--- start ---

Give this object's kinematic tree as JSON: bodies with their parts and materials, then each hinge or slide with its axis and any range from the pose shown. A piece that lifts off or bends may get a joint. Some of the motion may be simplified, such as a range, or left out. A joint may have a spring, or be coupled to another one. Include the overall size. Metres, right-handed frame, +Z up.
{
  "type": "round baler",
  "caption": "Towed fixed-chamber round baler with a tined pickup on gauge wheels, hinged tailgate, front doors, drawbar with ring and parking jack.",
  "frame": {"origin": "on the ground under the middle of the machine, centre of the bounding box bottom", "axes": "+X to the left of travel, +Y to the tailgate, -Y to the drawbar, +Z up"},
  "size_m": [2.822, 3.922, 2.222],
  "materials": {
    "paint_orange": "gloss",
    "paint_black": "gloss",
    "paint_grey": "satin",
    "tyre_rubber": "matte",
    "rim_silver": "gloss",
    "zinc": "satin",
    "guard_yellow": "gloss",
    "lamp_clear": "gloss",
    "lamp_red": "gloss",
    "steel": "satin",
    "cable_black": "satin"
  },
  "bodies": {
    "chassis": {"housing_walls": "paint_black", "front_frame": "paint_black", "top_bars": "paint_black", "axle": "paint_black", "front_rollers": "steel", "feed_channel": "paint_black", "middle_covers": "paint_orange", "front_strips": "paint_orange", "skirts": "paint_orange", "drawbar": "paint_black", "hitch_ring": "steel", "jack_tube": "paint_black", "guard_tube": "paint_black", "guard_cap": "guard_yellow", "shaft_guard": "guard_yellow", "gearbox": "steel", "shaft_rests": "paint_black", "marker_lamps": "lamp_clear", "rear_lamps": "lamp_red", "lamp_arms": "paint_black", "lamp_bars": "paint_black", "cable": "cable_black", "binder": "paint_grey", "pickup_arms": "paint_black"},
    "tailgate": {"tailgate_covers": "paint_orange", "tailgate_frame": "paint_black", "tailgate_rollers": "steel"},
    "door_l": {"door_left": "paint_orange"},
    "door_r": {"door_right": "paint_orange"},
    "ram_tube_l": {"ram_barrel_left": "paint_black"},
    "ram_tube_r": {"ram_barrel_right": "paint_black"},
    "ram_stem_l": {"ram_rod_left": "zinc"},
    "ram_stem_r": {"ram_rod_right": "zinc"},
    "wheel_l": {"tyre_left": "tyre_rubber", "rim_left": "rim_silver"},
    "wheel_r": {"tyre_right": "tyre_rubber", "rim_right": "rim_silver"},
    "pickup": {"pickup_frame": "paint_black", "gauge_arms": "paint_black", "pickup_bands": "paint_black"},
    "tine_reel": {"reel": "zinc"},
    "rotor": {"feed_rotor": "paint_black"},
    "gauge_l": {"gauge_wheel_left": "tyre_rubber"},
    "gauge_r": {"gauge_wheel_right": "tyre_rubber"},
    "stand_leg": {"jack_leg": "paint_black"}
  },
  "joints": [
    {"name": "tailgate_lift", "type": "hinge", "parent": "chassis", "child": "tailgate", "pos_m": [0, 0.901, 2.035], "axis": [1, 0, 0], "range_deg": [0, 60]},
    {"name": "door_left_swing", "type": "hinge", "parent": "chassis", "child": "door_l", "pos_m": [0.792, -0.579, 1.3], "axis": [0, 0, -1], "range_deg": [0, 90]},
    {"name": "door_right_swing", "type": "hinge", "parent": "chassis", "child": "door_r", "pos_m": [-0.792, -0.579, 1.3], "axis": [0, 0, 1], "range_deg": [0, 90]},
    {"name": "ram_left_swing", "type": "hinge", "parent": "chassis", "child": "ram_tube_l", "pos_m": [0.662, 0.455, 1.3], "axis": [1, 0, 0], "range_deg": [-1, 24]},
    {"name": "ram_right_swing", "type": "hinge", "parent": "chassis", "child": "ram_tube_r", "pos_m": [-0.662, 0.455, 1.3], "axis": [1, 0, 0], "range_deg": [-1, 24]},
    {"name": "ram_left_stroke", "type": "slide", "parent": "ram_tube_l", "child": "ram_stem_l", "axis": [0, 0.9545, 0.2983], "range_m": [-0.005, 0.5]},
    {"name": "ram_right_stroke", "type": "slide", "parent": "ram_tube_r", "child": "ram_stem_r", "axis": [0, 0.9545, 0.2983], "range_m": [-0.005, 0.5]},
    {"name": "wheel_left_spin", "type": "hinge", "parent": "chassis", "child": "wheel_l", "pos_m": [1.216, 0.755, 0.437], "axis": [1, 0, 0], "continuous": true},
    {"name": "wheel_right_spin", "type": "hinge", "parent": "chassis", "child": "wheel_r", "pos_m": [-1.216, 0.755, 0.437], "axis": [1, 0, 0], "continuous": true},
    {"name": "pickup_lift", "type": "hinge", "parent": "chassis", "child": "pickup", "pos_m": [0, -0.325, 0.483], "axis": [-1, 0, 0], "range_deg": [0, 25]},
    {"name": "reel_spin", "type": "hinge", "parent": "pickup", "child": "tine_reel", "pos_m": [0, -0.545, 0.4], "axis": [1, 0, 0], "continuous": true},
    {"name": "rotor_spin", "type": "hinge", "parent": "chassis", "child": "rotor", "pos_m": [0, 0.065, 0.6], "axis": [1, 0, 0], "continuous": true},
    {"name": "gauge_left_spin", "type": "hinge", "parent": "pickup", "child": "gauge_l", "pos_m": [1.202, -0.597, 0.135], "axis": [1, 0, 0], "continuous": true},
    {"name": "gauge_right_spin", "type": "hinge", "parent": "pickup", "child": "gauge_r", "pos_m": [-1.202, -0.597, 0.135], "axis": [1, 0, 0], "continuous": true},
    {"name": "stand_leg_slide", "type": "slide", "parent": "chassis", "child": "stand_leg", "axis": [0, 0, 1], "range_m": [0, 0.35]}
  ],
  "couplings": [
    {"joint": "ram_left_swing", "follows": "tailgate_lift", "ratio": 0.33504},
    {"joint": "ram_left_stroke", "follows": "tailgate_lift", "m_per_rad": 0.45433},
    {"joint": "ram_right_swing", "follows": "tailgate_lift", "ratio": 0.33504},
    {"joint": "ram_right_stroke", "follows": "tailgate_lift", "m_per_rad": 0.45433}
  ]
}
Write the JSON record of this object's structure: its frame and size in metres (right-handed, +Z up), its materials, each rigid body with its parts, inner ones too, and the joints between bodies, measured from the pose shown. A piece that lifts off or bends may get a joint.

--- end ---

Written instruction. Write out every entry again, keeping each line exactly the same.

Written solution.
Give this object's kinematic tree as JSON: bodies with their parts and materials, then each hinge or slide with its axis and any range from the pose shown. A piece that lifts off or bends may get a joint. Some of the motion may be simplified, such as a range, or left out. A joint may have a spring, or be coupled to another one. Include the overall size. Metres, right-handed frame, +Z up.
{
  "type": "round baler",
  "caption": "Towed fixed-chamber round baler with a tined pickup on gauge wheels, hinged tailgate, front doors, drawbar with ring and parking jack.",
  "frame": {"origin": "on the ground under the middle of the machine, centre of the bounding box bottom", "axes": "+X to the left of travel, +Y to the tailgate, -Y to the drawbar, +Z up"},
  "size_m": [2.822, 3.922, 2.222],
  "materials": {
    "paint_orange": "gloss",
    "paint_black": "gloss",
    "paint_grey": "satin",
    "tyre_rubber": "matte",
    "rim_silver": "gloss",
    "zinc": "satin",
    "guard_yellow": "gloss",
    "lamp_clear": "gloss",
    "lamp_red": "gloss",
    "steel": "satin",
    "cable_black": "satin"
  },
  "bodies": {
    "chassis": {"housing_walls": "paint_black", "front_frame": "paint_black", "top_bars": "paint_black", "axle": "paint_black", "front_rollers": "steel", "feed_channel": "paint_black", "middle_covers": "paint_orange", "front_strips": "paint_orange", "skirts": "paint_orange", "drawbar": "paint_black", "hitch_ring": "steel", "jack_tube": "paint_black", "guard_tube": "paint_black", "guard_cap": "guard_yellow", "shaft_guard": "guard_yellow", "gearbox": "steel", "shaft_rests": "paint_black", "marker_lamps": "lamp_clear", "rear_lamps": "lamp_red", "lamp_arms": "paint_black", "lamp_bars": "paint_black", "cable": "cable_black", "binder": "paint_grey", "pickup_arms": "paint_black"},
    "tailgate": {"tailgate_covers": "paint_orange", "tailgate_frame": "paint_black", "tailgate_rollers": "steel"},
    "door_l": {"door_left": "paint_orange"},
    "door_r": {"door_right": "paint_orange"},
    "ram_tube_l": {"ram_barrel_left": "paint_black"},
    "ram_tube_r": {"ram_barrel_right": "paint_black"},
    "ram_stem_l": {"ram_rod_left": "zinc"},
    "ram_stem_r": {"ram_rod_right": "zinc"},
    "wheel_l": {"tyre_left": "tyre_rubber", "rim_left": "rim_silver"},
    "wheel_r": {"tyre_right": "tyre_rubber", "rim_right": "rim_silver"},
    "pickup": {"pickup_frame": "paint_black", "gauge_arms": "paint_black", "pickup_bands": "paint_black"},
    "tine_reel": {"reel": "zinc"},
    "rotor": {"feed_rotor": "paint_black"},
    "gauge_l": {"gauge_wheel_left": "tyre_rubber"},
    "gauge_r": {"gauge_wheel_right": "tyre_rubber"},
    "stand_leg": {"jack_leg": "paint_black"}
  },
  "joints": [
    {"name": "tailgate_lift", "type": "hinge", "parent": "chassis", "child": "tailgate", "pos_m": [0, 0.901, 2.035], "axis": [1, 0, 0], "range_deg": [0, 60]},
    {"name": "door_left_swing", "type": "hinge", "parent": "chassis", "child": "door_l", "pos_m": [0.792, -0.579, 1.3], "axis": [0, 0, -1], "range_deg": [0, 90]},
    {"name": "door_right_swing", "type": "hinge", "parent": "chassis", "child": "door_r", "pos_m": [-0.792, -0.579, 1.3], "axis": [0, 0, 1], "range_deg": [0, 90]},
    {"name": "ram_left_swing", "type": "hinge", "parent": "chassis", "child": "ram_tube_l", "pos_m": [0.662, 0.455, 1.3], "axis": [1, 0, 0], "range_deg": [-1, 24]},
    {"name": "ram_right_swing", "type": "hinge", "parent": "chassis", "child": "ram_tube_r", "pos_m": [-0.662, 0.455, 1.3], "axis": [1, 0, 0], "range_deg": [-1, 24]},
    {"name": "ram_left_stroke", "type": "slide", "parent": "ram_tube_l", "child": "ram_stem_l", "axis": [0, 0.9545, 0.2983], "range_m": [-0.005, 0.5]},
    {"name": "ram_right_stroke", "type": "slide", "parent": "ram_tube_r", "child": "ram_stem_r", "axis": [0, 0.9545, 0.2983], "range_m": [-0.005, 0.5]},
    {"name": "wheel_left_spin", "type": "hinge", "parent": "chassis", "child": "wheel_l", "pos_m": [1.216, 0.755, 0.437], "axis": [1, 0, 0], "continuous": true},
    {"name": "wheel_right_spin", "type": "hinge", "parent": "chassis", "child": "wheel_r", "pos_m": [-1.216, 0.755, 0.437], "axis": [1, 0, 0], "continuous": true},
    {"name": "pickup_lift", "type": "hinge", "parent": "chassis", "child": "pickup", "pos_m": [0, -0.325, 0.483], "axis": [-1, 0, 0], "range_deg": [0, 25]},
    {"name": "reel_spin", "type": "hinge", "parent": "pickup", "child": "tine_reel", "pos_m": [0, -0.545, 0.4], "axis": [1, 0, 0], "continuous": true},
    {"name": "rotor_spin", "type": "hinge", "parent": "chassis", "child": "rotor", "pos_m": [0, 0.065, 0.6], "axis": [1, 0, 0], "continuous": true},
    {"name": "gauge_left_spin", "type": "hinge", "parent": "pickup", "child": "gauge_l", "pos_m": [1.202, -0.597, 0.135], "axis": [1, 0, 0], "continuous": true},
    {"name": "gauge_right_spin", "type": "hinge", "parent": "pickup", "child": "gauge_r", "pos_m": [-1.202, -0.597, 0.135], "axis": [1, 0, 0], "continuous": true},
    {"name": "stand_leg_slide", "type": "slide", "parent": "chassis", "child": "stand_leg", "axis": [0, 0, 1], "range_m": [0, 0.35]}
  ],
  "couplings": [
    {"joint": "ram_left_swing", "follows": "tailgate_lift", "ratio": 0.33504},
    {"joint": "ram_left_stroke", "follows": "tailgate_lift", "m_per_rad": 0.45433},
    {"joint": "ram_right_swing", "follows": "tailgate_lift", "ratio": 0.33504},
    {"joint": "ram_right_stroke", "follows": "tailgate_lift", "m_per_rad": 0.45433}
  ]
}
Write the JSON record of this object's structure: its frame and size in metres (right-handed, +Z up), its materials, each rigid body with its parts, inner ones too, and the joints between bodies, measured from the pose shown. A piece that lifts off or bends may get a joint.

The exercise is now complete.